GOAL —
Can you write out all of the material below, word for word?
-- Start --
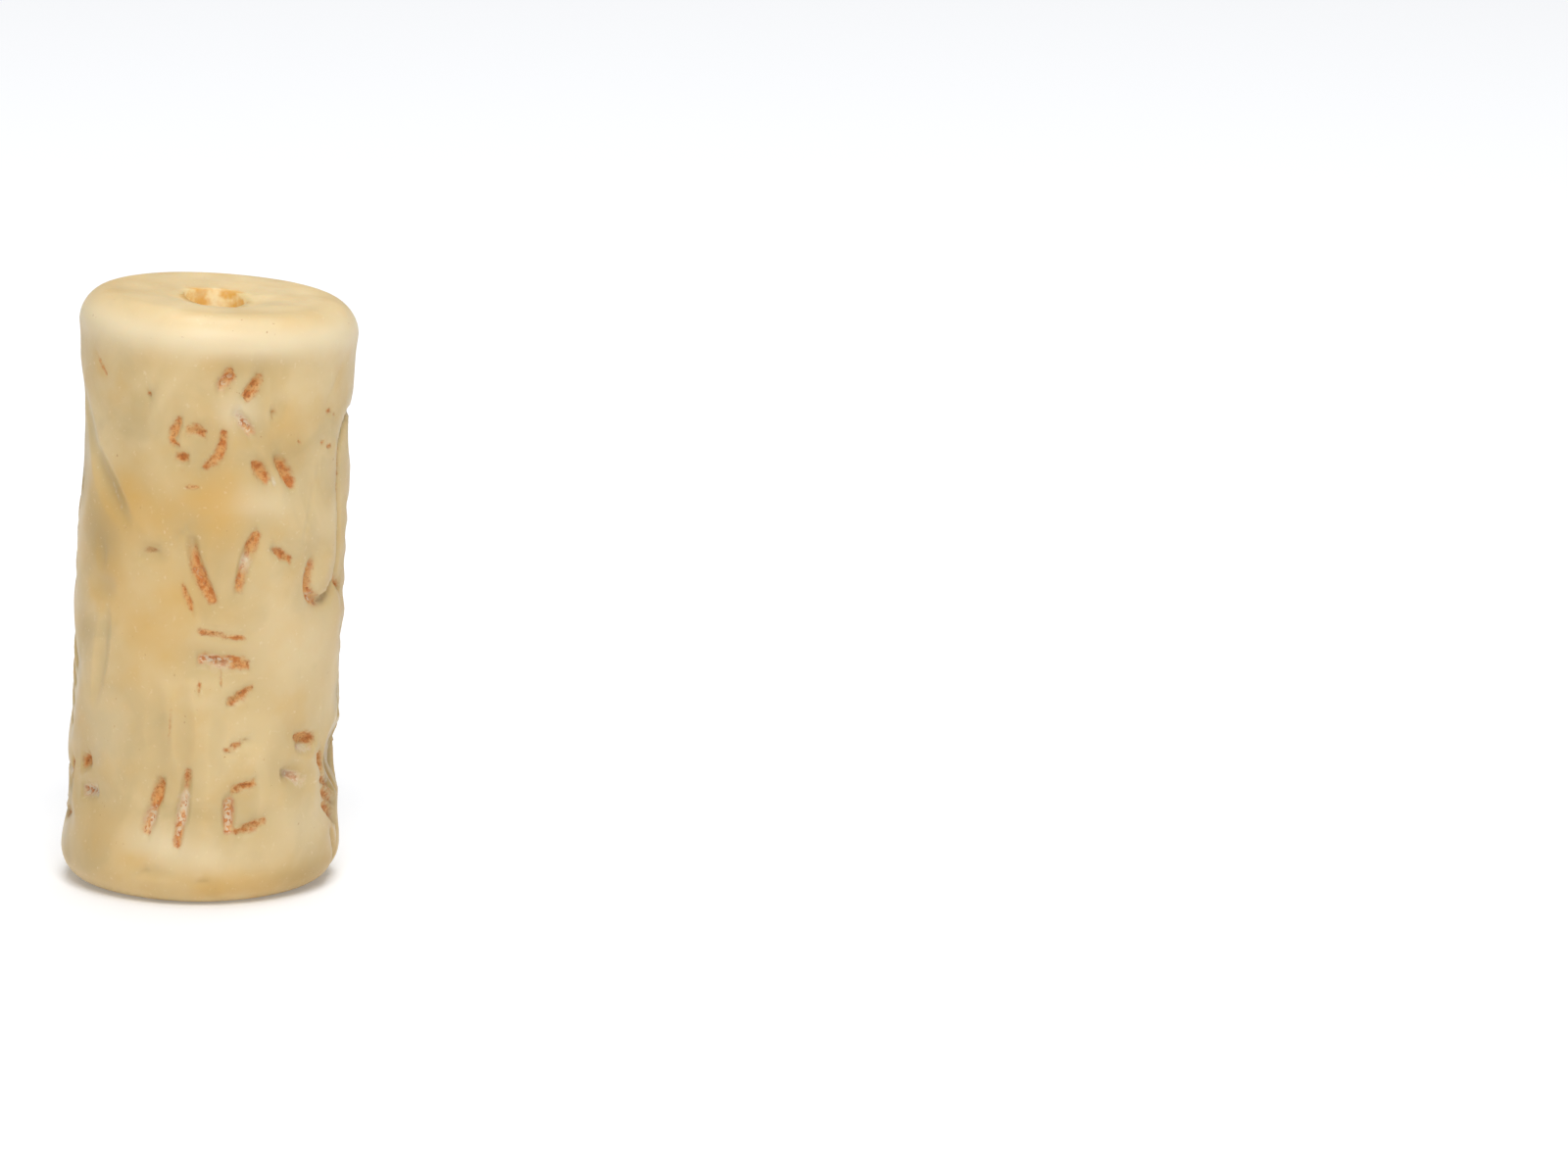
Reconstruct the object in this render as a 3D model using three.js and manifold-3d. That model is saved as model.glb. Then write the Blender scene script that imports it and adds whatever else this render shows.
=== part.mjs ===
import * as THREE from 'three';
import { mergeVertices } from 'three/addons/utils/BufferGeometryUtils.js';
import Module from 'manifold-3d';

// A worn, polished stone cylinder seal, drilled lengthwise and engraved all round with a
// contest of figures and upturned animals. Millimetres, +Z up, standing on its lower end.

// The stone
const HEIGHT = 35;
const BASE_DIAMETER = 16.5;
const WAIST_DIAMETER = 15.95;
const TOP_DIAMETER = 16.4;
const EDGE_RADIUS = 2.1;
const WAIST_SHARE = 0.45;

// The drilled hole and its worn mouths
const BORE_DIAMETER = 3.3;
const MOUTH_FLARE = 0.3;
const MOUTH_DEPTH = 1.6;

// How far the stone is out of true, in degrees
const LEAN = 1.9;
const TOP_TILT = 3.3;

// The engraver's marks: width at the surface and depth, from a hair line to a gouge
const HAIR = { width: 0.34, depth: 0.16 };
const FINE = { width: 0.5, depth: 0.26 };
const CUT = { width: 0.72, depth: 0.36 };
const BROAD = { width: 1.0, depth: 0.48 };
const GOUGE = { width: 1.5, depth: 0.6 };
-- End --
ANSWER TO THIS EXERCISE —
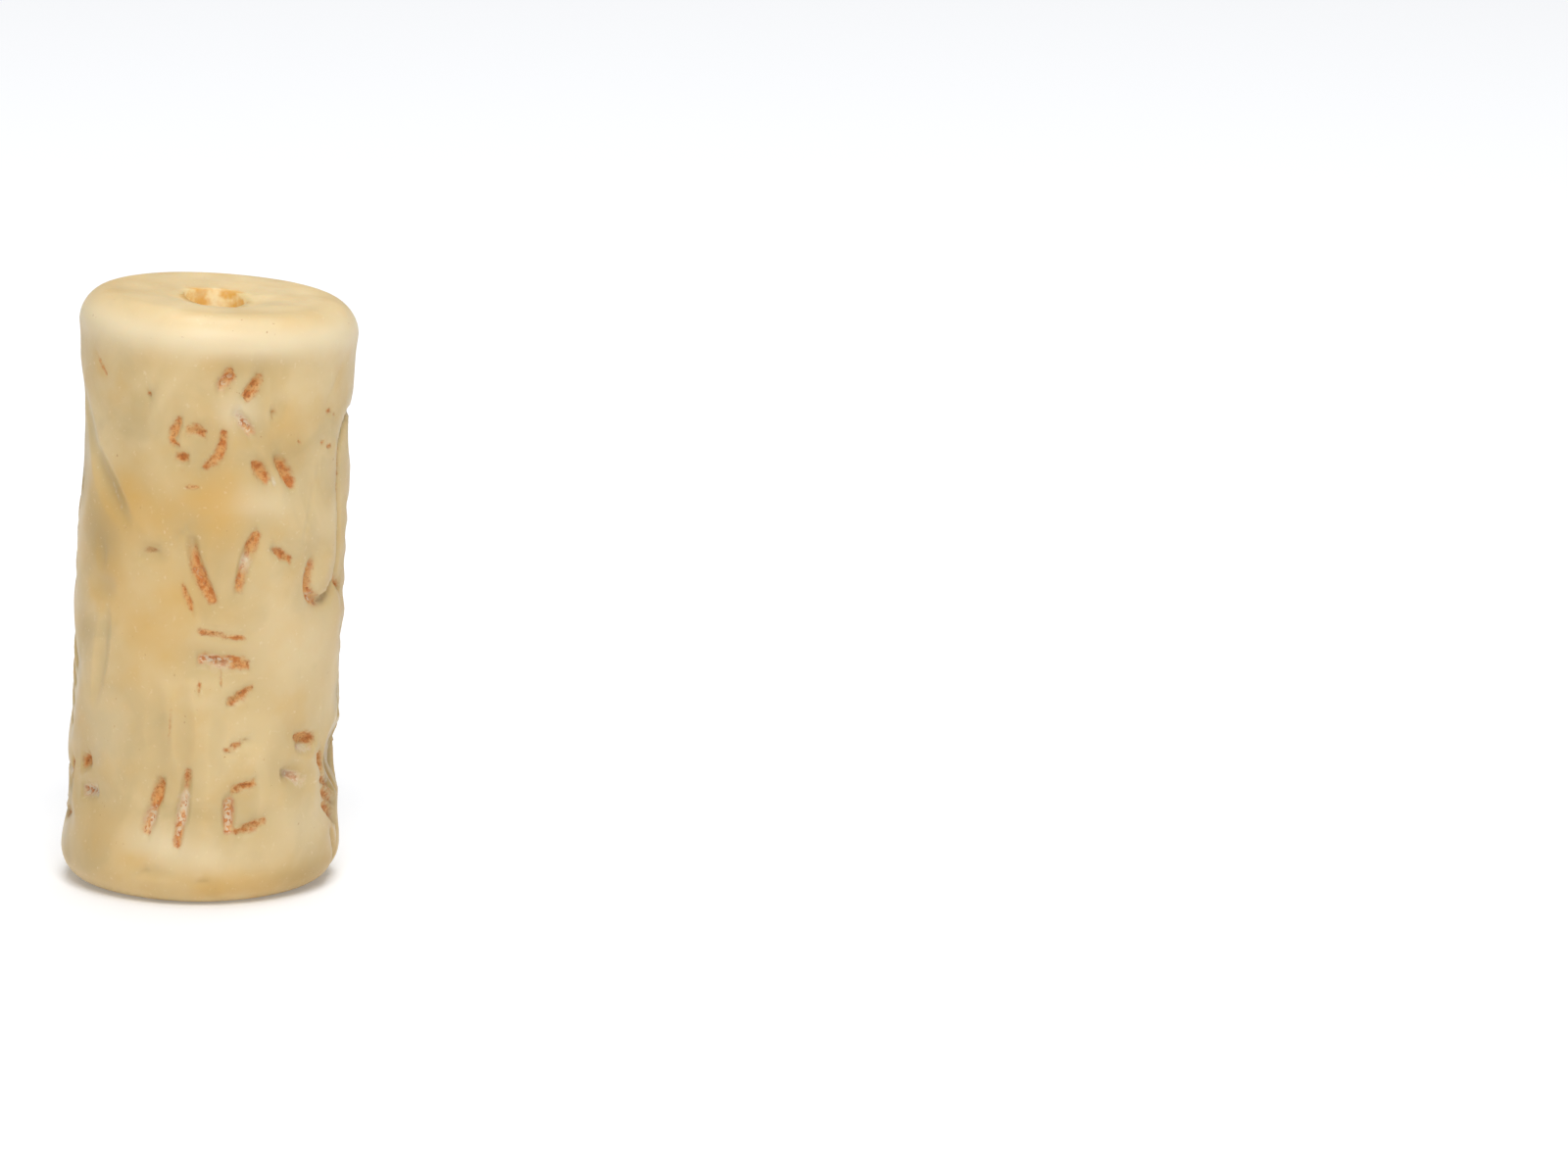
Reconstruct the object in this render as a 3D model using three.js and manifold-3d. That model is saved as model.glb. Then write the Blender scene script that imports it and adds whatever else this render shows.
=== part.mjs ===
import * as THREE from 'three';
import { mergeVertices } from 'three/addons/utils/BufferGeometryUtils.js';
import Module from 'manifold-3d';

// A worn, polished stone cylinder seal, drilled lengthwise and engraved all round with a
// contest of figures and upturned animals. Millimetres, +Z up, standing on its lower end.

// The stone
const HEIGHT = 35;
const BASE_DIAMETER = 16.5;
const WAIST_DIAMETER = 15.95;
const TOP_DIAMETER = 16.4;
const EDGE_RADIUS = 2.1;
const WAIST_SHARE = 0.45;

// The drilled hole and its worn mouths
const BORE_DIAMETER = 3.3;
const MOUTH_FLARE = 0.3;
const MOUTH_DEPTH = 1.6;

// How far the stone is out of true, in degrees
const LEAN = 1.9;
const TOP_TILT = 3.3;

// The engraver's marks: width at the surface and depth, from a hair line to a gouge
const HAIR = { width: 0.34, depth: 0.16 };
const FINE = { width: 0.5, depth: 0.26 };
const CUT = { width: 0.72, depth: 0.36 };
const BROAD = { width: 1.0, depth: 0.48 };
const GOUGE = { width: 1.5, depth: 0.6 };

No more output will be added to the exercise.